Working data:

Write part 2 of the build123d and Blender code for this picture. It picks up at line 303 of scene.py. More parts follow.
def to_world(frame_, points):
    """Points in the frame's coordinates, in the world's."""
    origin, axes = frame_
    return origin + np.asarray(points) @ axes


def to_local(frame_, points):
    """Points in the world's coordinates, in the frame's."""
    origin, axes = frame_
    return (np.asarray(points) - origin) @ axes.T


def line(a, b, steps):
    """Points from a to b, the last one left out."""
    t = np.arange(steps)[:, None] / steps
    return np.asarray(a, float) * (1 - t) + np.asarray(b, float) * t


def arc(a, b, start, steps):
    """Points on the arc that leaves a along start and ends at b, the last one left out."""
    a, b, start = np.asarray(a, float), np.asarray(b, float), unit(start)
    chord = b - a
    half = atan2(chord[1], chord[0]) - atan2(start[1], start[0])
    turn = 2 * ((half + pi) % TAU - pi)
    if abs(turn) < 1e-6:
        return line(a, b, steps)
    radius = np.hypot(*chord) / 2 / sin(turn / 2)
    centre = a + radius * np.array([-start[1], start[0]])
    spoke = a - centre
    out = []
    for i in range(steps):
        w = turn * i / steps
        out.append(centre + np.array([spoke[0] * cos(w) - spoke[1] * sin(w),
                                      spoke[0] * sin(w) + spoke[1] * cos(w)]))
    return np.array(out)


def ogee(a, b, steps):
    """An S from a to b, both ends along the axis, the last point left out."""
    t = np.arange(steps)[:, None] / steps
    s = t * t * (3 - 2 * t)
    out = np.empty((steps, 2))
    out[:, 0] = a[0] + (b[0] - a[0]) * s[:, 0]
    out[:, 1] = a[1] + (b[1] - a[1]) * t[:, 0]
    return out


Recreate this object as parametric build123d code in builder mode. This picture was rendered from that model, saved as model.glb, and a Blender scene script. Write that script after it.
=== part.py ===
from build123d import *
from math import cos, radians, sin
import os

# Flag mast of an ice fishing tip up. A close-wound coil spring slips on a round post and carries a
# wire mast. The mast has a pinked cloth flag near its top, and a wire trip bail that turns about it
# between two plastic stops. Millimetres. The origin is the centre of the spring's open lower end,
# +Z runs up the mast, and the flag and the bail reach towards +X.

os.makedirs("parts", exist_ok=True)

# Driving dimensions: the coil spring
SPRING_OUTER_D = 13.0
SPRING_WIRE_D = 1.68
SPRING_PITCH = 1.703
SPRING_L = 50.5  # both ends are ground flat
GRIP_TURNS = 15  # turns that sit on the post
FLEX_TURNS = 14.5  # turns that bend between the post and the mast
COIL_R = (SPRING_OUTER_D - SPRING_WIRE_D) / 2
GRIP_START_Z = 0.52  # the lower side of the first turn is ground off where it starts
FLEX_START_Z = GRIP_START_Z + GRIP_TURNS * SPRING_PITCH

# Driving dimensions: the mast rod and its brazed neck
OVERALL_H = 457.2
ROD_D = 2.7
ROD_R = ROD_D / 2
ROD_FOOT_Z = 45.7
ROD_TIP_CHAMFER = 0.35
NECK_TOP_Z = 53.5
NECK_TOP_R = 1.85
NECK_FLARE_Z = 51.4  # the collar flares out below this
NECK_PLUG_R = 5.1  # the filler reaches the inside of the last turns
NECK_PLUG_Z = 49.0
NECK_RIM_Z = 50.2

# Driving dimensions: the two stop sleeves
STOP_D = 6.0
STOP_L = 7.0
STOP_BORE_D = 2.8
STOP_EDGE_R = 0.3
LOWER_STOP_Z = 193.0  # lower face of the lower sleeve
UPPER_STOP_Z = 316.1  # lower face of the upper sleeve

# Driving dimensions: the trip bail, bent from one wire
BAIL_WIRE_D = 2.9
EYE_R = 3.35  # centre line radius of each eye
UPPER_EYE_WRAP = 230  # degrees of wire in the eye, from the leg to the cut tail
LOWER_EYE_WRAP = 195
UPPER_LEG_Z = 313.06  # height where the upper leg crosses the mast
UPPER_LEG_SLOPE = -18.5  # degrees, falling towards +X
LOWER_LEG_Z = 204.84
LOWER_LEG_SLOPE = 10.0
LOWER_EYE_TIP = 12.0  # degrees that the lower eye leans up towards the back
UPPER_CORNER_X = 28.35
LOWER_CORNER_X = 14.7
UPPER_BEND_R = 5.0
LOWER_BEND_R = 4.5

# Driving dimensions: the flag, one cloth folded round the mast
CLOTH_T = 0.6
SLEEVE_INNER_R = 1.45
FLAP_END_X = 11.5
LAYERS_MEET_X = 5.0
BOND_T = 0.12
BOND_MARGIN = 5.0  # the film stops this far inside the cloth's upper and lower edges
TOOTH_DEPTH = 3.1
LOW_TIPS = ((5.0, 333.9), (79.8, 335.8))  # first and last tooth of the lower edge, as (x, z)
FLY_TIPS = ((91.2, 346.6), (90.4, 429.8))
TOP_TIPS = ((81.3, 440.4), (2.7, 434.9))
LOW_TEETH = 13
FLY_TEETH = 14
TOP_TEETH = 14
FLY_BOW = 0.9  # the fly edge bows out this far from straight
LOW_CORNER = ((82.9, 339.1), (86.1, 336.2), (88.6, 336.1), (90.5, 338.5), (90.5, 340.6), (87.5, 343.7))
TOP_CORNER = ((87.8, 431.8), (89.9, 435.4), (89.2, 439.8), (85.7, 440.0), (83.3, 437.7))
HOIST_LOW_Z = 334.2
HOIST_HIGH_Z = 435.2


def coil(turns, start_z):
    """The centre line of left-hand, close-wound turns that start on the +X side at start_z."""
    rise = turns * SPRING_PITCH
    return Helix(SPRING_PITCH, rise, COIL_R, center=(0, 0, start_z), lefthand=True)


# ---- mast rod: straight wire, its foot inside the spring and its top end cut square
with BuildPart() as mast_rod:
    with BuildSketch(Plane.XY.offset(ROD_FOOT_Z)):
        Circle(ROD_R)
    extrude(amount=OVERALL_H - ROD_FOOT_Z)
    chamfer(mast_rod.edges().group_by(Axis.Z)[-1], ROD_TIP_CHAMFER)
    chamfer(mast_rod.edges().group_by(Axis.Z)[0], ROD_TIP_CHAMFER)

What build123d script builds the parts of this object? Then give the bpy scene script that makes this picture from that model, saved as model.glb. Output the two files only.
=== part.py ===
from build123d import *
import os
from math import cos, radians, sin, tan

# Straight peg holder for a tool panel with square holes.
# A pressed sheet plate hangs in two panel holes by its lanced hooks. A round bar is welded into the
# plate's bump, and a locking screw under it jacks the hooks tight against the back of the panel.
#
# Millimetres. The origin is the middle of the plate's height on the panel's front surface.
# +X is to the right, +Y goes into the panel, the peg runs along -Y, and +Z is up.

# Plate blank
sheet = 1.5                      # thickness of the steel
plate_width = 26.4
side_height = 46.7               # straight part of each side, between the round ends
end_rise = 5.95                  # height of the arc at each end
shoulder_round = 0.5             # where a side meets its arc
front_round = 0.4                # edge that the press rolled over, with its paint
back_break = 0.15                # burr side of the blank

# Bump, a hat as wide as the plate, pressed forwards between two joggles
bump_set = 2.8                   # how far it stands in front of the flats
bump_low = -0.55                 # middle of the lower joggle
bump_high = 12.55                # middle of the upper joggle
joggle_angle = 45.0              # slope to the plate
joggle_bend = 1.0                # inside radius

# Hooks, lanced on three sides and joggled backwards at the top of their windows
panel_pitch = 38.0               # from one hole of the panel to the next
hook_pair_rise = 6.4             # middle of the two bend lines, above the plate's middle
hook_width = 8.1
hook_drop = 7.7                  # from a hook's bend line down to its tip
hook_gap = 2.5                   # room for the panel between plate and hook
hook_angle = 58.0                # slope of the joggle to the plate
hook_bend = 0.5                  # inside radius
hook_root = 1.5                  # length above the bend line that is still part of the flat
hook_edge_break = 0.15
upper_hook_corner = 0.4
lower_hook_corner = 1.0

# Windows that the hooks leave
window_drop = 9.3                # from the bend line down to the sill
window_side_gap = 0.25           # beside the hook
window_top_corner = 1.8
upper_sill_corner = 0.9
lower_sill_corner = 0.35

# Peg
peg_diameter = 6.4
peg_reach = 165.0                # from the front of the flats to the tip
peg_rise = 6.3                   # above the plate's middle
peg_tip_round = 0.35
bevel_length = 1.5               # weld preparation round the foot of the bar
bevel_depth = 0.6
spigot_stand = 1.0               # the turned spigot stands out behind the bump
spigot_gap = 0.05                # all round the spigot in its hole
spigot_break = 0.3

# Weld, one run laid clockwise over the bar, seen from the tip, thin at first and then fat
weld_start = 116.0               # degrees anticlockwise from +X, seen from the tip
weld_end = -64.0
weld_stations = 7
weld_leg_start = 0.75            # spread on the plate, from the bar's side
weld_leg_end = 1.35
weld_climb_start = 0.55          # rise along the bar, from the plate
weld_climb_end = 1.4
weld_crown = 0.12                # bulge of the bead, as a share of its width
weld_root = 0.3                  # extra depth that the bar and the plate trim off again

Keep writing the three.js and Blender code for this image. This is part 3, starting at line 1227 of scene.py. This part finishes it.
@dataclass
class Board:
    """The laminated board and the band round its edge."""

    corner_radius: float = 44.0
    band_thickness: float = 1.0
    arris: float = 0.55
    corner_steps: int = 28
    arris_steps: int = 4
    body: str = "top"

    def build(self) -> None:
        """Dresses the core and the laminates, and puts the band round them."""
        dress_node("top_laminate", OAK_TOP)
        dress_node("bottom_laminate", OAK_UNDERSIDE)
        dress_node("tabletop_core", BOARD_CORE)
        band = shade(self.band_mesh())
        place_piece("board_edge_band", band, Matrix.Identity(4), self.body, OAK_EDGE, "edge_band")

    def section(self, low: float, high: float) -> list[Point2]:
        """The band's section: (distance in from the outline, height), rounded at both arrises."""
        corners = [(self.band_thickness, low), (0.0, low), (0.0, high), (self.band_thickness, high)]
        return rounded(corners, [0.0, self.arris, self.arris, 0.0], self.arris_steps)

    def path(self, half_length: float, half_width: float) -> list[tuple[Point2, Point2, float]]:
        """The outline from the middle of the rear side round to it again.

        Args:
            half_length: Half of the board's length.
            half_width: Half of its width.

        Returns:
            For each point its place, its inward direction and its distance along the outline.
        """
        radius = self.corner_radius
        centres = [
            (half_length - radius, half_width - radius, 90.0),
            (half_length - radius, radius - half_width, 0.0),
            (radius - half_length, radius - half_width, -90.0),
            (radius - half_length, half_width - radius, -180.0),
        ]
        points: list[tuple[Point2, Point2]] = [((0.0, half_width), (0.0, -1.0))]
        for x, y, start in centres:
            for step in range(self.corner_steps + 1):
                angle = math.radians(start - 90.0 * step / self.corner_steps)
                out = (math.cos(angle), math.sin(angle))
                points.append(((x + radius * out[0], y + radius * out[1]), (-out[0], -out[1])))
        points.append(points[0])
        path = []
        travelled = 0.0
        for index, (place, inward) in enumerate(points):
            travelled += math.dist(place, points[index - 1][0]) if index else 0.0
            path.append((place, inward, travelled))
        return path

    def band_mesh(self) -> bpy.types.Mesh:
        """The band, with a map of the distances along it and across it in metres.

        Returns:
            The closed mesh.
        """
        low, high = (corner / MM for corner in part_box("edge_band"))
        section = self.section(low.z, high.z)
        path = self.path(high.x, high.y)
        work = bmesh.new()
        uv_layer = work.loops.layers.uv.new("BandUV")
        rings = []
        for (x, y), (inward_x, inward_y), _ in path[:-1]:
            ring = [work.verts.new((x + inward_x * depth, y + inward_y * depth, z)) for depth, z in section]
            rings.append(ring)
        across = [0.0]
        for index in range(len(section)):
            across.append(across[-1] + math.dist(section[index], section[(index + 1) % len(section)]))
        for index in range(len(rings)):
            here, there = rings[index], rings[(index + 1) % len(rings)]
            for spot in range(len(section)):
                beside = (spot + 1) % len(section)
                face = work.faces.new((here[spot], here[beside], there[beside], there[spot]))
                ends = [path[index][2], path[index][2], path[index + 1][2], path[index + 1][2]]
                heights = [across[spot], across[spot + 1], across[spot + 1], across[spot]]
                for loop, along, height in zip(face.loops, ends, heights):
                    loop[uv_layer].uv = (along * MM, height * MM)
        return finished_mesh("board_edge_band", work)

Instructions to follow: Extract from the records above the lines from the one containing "What build123d script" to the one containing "from math import cos, radians, sin, tan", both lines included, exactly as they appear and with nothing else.

Exercise answer:
What build123d script builds the parts of this object? Then give the bpy scene script that makes this picture from that model, saved as model.glb. Output the two files only.
=== part.py ===
from build123d import *
import os
from math import cos, radians, sin, tan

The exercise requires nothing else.